Saat berhubungan intim, saya selalu menuntut istri mengenakan pakaian-pakaian seksi untuk merangsang birahi saya. Saat duduk di bangku SMA hingga kuliah, saya kerap menonton video porno. Saya juga senang berselancar ke situs-situs porno di internet. Makanya tak aneh setelah menikah saya menjadikan istri sebagai obyek pelepasan nafsu seks semata. Hal itu pada gilirannya membuat istri saya stres, bahkan depresi. Ia merasa dirinya tak berharga. Bayangkanlah, suami sendiri memperlakukan dirinya bak pelacur.
Setiap bulan saya hanya memberi istri uang belanja sebesar 500 ribu rupiah. Saya tak peduli uang itu cukup atau tidak. Istri saya terpaksa bekerja demi mendapat uang tambahan agar kebutuhan bisa tercukupi. Tapi sialnya, istri saya malah terlilit utang kartu kredit yang cukup besar, sampai-sampai kami tak sanggup membayar! Akhirnya saya meminjam uang pada orangtua untuk melunasi semua tagihan kartu kredit.

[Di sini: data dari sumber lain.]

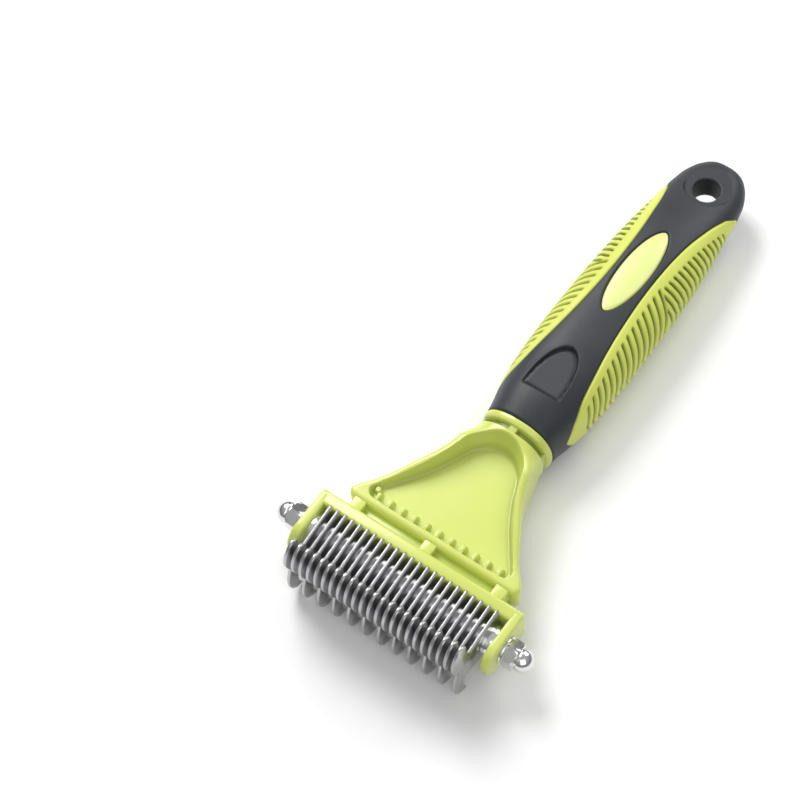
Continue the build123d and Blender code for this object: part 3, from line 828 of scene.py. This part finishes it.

Sampai suatu hari, saya mengetahui rahasia yang sangat mengejutkan sekaligus menyakitkan. Istri saya kedapatan selingkuh dengan pria yang tak lain sahabat kami sendiri. Sebut saja namanya X. Mungkin karena istri saya sering mendapat perhatian dari X, sesuatu yang tidak pernah saya berikan padanya, istri saya pun jatuh ke pelukan lelaki itu. Jiwa saya benar-benar terpukul. Harga diri saya terluka berat. Padahal kalau saya mau jujur, itu pun terjadi akibat kesalahan saya sendiri yang tak memperlakukan istri dengan baik. Tapi ego sebagai lelaki mematahkan akal sehat saya. Alih-alih mengakui kesalahan, lalu memperbaiki hubungan kami, saya justru menyudutkannya, dan memakai kesalahannya itu sebagai alasan untuk semakin membencinya.

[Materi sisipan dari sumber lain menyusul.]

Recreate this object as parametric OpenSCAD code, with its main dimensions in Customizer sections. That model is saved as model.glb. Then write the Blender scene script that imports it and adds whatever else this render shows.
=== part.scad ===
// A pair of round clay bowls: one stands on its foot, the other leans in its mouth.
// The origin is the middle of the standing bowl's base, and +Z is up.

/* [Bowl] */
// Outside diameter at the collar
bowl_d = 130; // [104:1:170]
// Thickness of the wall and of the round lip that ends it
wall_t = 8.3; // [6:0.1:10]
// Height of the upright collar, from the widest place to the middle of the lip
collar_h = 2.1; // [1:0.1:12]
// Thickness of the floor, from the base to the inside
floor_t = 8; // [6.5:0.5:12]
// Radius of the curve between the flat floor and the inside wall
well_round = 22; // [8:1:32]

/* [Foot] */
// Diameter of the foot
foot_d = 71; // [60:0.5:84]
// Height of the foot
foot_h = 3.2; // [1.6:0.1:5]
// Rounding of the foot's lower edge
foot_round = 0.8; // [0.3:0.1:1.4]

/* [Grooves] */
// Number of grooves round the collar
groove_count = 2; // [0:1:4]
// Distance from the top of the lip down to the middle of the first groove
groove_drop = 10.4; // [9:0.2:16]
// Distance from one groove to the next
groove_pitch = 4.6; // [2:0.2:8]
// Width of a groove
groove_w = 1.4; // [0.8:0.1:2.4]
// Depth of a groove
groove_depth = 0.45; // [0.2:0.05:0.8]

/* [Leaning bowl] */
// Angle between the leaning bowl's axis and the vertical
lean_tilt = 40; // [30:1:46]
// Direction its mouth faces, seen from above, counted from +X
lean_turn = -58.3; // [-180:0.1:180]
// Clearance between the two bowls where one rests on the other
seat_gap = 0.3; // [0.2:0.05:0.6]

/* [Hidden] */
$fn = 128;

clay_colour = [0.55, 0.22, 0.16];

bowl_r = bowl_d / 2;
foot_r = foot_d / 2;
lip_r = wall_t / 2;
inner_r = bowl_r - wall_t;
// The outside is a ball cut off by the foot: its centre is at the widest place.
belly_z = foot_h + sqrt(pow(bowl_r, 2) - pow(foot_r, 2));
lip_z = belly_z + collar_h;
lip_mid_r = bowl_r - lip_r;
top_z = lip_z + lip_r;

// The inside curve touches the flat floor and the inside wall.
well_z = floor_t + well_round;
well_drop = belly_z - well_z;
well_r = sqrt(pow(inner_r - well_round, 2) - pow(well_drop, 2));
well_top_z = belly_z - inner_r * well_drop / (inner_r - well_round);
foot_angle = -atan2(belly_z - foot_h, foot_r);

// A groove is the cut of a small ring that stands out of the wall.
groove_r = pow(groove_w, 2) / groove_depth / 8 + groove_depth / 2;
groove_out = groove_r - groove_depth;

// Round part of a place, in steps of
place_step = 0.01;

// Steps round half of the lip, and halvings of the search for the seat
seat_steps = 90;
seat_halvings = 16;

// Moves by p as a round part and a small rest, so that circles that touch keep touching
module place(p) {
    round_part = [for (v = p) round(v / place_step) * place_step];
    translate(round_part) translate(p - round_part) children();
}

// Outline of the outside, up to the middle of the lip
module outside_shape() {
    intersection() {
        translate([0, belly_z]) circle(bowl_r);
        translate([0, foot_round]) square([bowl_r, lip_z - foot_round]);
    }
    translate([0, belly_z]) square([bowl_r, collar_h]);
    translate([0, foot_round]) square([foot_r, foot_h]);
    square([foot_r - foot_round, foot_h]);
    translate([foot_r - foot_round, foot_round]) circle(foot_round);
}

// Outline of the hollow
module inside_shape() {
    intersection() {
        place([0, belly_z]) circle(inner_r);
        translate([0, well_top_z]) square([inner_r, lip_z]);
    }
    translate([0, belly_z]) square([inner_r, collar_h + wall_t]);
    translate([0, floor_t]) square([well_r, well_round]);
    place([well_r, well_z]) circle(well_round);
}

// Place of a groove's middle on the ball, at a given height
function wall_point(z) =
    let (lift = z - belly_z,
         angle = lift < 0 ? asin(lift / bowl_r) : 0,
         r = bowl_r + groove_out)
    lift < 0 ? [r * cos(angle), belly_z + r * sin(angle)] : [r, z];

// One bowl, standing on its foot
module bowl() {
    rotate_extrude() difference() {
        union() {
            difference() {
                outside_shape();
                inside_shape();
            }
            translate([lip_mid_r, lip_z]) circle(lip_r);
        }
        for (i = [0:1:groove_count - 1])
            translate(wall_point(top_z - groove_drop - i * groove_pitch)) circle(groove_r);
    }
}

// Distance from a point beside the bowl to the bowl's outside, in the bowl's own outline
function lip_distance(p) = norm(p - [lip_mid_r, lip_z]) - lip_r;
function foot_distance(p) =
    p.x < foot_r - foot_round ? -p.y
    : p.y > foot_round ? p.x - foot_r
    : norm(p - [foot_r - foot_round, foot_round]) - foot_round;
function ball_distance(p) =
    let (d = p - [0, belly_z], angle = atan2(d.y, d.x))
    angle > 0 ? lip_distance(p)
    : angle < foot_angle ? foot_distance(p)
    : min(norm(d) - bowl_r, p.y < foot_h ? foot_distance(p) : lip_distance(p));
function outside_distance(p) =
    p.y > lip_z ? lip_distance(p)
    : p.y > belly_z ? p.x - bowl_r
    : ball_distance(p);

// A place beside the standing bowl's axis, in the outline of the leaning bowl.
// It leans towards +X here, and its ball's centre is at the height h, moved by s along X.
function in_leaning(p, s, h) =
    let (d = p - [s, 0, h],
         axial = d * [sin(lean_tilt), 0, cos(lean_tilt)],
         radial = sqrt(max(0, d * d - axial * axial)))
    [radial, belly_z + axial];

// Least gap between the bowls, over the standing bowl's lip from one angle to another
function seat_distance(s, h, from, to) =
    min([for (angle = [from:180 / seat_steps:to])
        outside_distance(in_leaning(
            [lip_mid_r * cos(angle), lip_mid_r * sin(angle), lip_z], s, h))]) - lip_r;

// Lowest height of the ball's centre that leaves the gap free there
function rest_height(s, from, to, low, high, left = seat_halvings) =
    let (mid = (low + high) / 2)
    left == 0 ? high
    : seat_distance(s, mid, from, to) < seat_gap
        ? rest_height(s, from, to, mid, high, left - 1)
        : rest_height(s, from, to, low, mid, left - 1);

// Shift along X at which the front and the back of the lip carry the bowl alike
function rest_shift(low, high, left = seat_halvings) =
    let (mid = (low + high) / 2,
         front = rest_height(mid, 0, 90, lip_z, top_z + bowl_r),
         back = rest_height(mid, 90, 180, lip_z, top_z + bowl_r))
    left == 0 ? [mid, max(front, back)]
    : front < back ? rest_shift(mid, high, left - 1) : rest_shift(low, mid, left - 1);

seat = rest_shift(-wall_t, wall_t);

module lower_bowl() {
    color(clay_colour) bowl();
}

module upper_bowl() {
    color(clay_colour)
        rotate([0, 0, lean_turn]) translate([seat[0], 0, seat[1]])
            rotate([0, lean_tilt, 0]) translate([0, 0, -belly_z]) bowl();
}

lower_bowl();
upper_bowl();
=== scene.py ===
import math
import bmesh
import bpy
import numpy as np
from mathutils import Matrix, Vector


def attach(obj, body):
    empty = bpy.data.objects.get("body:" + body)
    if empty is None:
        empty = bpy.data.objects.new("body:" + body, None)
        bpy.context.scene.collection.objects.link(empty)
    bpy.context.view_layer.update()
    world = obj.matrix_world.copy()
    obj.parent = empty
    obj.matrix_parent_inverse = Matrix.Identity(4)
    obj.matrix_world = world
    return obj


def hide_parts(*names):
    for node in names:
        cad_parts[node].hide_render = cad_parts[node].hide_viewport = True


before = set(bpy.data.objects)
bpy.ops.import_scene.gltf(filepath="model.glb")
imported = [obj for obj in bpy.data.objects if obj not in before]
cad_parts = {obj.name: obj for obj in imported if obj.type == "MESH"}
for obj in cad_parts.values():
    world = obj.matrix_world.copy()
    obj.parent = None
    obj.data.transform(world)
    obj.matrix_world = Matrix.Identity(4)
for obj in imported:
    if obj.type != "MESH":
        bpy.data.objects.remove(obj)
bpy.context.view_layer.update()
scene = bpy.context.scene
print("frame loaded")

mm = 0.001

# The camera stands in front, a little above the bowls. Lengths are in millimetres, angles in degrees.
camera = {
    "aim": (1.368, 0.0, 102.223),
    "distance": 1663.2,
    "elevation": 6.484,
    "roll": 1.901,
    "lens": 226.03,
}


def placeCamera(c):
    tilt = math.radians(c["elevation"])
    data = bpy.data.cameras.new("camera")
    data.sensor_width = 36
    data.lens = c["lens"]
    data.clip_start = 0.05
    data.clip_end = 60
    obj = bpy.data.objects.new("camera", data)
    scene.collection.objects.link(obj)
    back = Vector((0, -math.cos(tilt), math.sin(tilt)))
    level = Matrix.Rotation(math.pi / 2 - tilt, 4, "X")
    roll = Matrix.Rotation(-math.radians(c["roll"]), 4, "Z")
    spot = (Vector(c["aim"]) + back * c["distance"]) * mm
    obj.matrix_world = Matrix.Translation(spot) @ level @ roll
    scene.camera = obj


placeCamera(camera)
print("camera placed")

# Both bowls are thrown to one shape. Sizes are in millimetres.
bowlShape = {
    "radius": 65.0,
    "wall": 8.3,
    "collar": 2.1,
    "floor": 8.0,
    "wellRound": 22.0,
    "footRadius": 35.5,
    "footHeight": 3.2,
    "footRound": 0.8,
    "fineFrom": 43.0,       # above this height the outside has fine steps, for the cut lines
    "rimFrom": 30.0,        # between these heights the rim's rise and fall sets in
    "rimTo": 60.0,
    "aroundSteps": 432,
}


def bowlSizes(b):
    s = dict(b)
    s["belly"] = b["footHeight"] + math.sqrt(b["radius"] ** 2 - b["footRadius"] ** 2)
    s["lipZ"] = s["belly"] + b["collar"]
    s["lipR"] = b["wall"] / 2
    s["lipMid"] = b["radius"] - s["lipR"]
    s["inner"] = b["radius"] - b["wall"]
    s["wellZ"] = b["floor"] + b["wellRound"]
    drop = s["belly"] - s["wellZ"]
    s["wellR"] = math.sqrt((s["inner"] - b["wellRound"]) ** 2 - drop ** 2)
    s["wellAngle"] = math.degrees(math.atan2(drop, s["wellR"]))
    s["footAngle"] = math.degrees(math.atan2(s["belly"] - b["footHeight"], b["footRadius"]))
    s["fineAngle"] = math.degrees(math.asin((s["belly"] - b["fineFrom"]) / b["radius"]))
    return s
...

Saya memintanya untuk segera memutuskan hubungan dan meninggalkan X. Di depan muka saya, ia memang menyanggupi. Tetapi di belakang saya mereka ternyata tetap menjalin hubungan. Betapa murkanya saya mengetahui hal itu. Dengan membabi buta dan tanpa ampun, saya pukuli istri saya sampai babak belur. Tak ayal ia pun mengalami luka yang cukup serius. Lantaran takut dan tak tahan dengan perlakuan saya, istri saya lantas kabur dari rumah. Untuk beberapa waktu lamanya kami benar-benar putus kontak.

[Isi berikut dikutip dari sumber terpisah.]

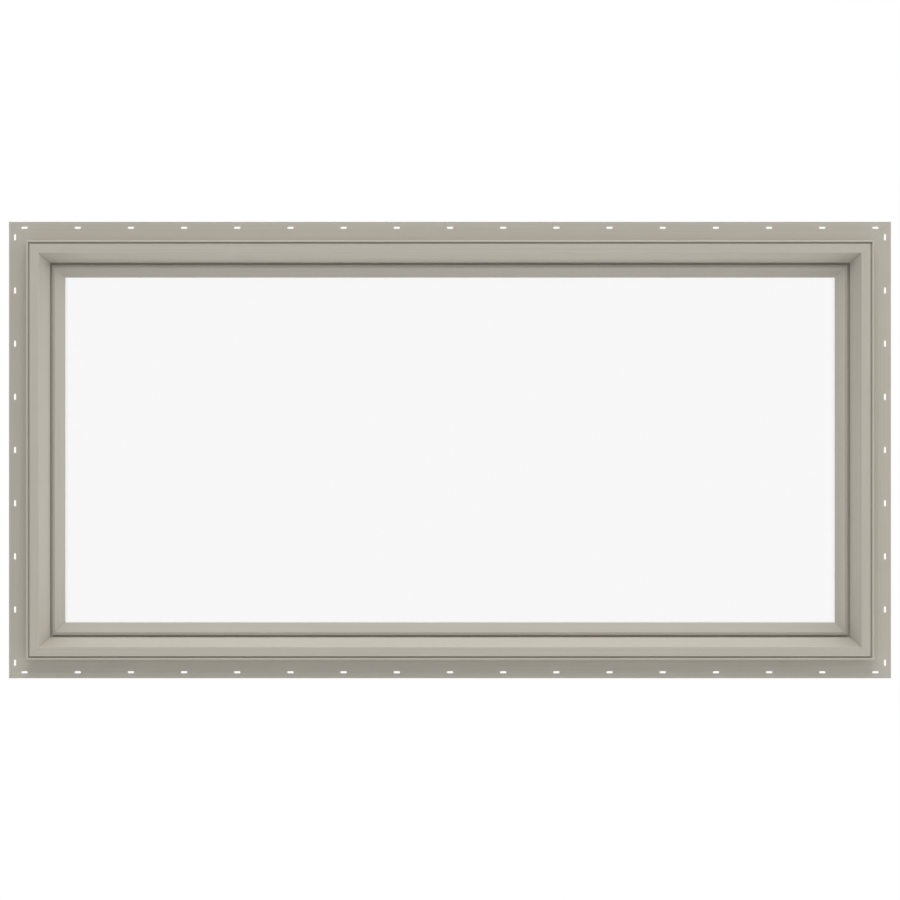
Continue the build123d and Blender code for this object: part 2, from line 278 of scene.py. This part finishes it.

Beberapa bulan kemudian, saya jatuh sakit yang cukup serius. Mendengar kabar kalau saya sakit, istri saya pada akhirnya pulang ke rumah untuk mengurus dan mengantar saya ke rumah sakit. Meski dia sudah memperhatikan kebutuhan saya dan mendampingi saat saya sakit, tapi pandangan saya terhadap dirinya tak berubah. Buat saya ia tetaplah wanita murahan yang tak punya harga diri. Betapa jahatnya saya bukan?
Pada saat anak kami berulang tahun, istri saya mengandakan pesta perayaan. Kami mengundang beberapa teman gereja dan kolega. Saya pikir keadaan rumah tangga kami mulai memperlihatkan titik terang. Saya berharap permasalah yang terjadi di antara kami selama ini akan menemukan jalan keluar. Tapi dugaan saya meleset. Usai acara ulang tahun, entah muasalnya apa, saya dan istri kembali bertengkar hebat. Saking hebatnya, malam itu saya memutuskan untuk pergi ke rumah orangtua saya dengan membawa anak dan pembantu kami. Keesokan harinya, ketika saya pulang ke rumah, saya tidak menemukan istri saya. Lagi-lagi ia memutuskan untuk kabur dari rumah. Saya tak berupaya mencarinya. Saya pikir, nanti juga ia akan kembali seperti yang sudah-sudah. Tapi perkiraan saya meleset. Istri saya tak kunjung kembali. Bahkan semenjak itu saya tidak lagi mendengar kabar apapun darinya.
Percobaan Bunuh Diri yang Gagal
Akhirnya yang saya takutkan terjadi. Istri saya melayangkan gugatan cerai. Saya sempat terkejut dan marah. Ingin rasanya saat itu saya mencari dia agar bisa membunuhnya dengan tangan saya sendiri. Tapi saya tahu itu tak mungkin saya lakukan. Jauh di dasar hati saya masih mencintai dan mengharapkan istri saya kembali.